Yang menarik, kedua film tersebut menjadikan pabrik sebagai panggung utama kekacauan. Pabrik yang semestinya menjadi ruang produktif dan penuh asa, justru digambarkan sebagai tempat persembahan nyawa demi keberlangsungan bisnis. Tapi yang lebih mengusik, bagaimana peran pekerja dan Serikat Pekerja digambarkan dalam dua film itu—dan bagaimana keduanya sebenarnya sedang memantulkan kenyataan yang tak jauh dari kita.
*Pabrik Tanpa Suara Pekerja*
Dalam _Pabrik Gula_, tidak sekali pun kita melihat keberadaan Serikat Pekerja. Buruh hanya ada sebagai latar: mereka menghilang satu per satu, namun tak ada perlawanan, tak ada penyelidikan, bahkan tak ada suara. Mereka hanyalah roda dalam mesin produksi yang tak pernah berhenti, sekalipun nyawa manusia menjadi harga yang harus dibayar. Ini adalah potret getir tentang relasi kerja yang timpang—di mana pekerja tak memiliki daya tawar, tak memiliki representasi, dan tak memiliki ruang bicara.
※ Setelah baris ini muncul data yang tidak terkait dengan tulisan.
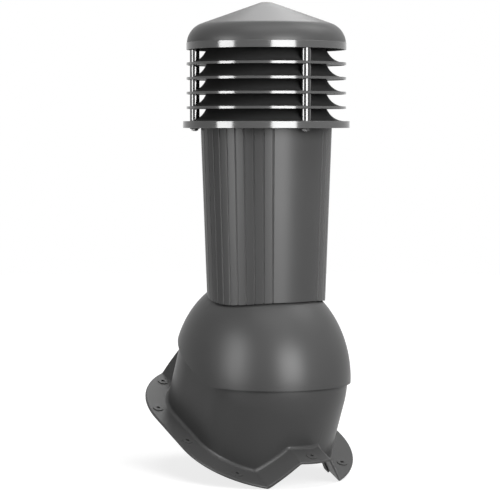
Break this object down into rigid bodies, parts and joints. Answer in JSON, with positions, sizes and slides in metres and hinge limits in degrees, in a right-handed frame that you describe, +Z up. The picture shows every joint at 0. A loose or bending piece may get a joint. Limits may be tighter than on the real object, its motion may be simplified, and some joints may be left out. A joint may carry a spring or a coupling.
{
  "type": "roof vent pipe",
  "caption": "Roof vent pipe on a flange for a pitched roof, with a hood that tilts to keep the pipe upright and a louvred rain head.",
  "frame": {"origin": "middle of the flange between the two ridge screws, on the underside of the ridge's crest", "axes": "+Z up along the upright pipe, -Y down the roof slope, +X across the slope; the flange is turned 23.5 degrees about X"},
  "size_m": [0.271, 0.3351, 0.6887],
  "materials": {
    "graphite_plastic": "satin moulded plastic, dark graphite",
    "gloss_graphite": "smooth turned-looking edges with a sheen",
    "seal_rubber": "soft black sealing rubber",
    "foam": "grey felt and foam",
    "duct_plastic": "light grey plastic pipe",
    "bright_steel": "stainless steel"
  },
  "bodies": {
    "base": {"base_body": "graphite_plastic", "roof_seal": "seal_rubber", "pivot_pin_left": "bright_steel", "pivot_pin_right": "bright_steel", "weather_strips": "foam"},
    "hood": {"hood": "graphite_plastic", "outer_tube": "graphite_plastic", "inner_pipe": "duct_plastic", "pipe_seal": "seal_rubber", "insulation": "foam", "centring_ring": "graphite_plastic"},
    "head": {"head_ring": "gloss_graphite", "louvre_1": "gloss_graphite", "louvre_2": "gloss_graphite", "louvre_3": "gloss_graphite", "louvre_4": "gloss_graphite", "sleeves_1": "gloss_graphite", "sleeves_2": "gloss_graphite", "sleeves_3": "gloss_graphite", "sleeves_4": "gloss_graphite", "sleeves_5": "gloss_graphite", "cap": "gloss_graphite", "tie_rods": "bright_steel", "rod_washers": "gloss_graphite", "rod_nuts": "bright_steel"}
  },
  "joints": [
    {"name": "hood_tilt", "type": "hinge", "parent": "base", "child": "hood", "pos_m": [0, -0.01755, 0.04035], "axis": [1, 0, 0], "range_deg": [-16.5, 8.5]},
    {"name": "head_lift", "type": "slide", "parent": "hood", "child": "head", "axis": [0, 0, 1], "range_m": [0, 0.06]}
  ]
}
Ketika Serikat Pekerja absen, maka yang lahir adalah ketakutan kolektif yang bisu. Film ini seolah ingin berkata: tanpa serikat, buruh hanya akan menjadi tumbal dalam pabrik-pabrik keserakahan.
*Ketika Serikat Menjadi Penjaga Gerbang Neraka*
Namun _Qodrat 2_ menampilkan wajah lain yang tak kalah gelap: adanya Serikat Pekerja yang justru menjadi bagian dari skema penumbalan pekerja. Serikat ini tidak lagi mewakili kepentingan buruh, melainkan bersekongkol dengan pemilik modal untuk mempersembahkan nyawa demi kekayaan. Di sinilah pengkhianatan menjadi tema besar—sebuah ironi ketika lembaga yang seharusnya menjadi pelindung justru menjadi algojo.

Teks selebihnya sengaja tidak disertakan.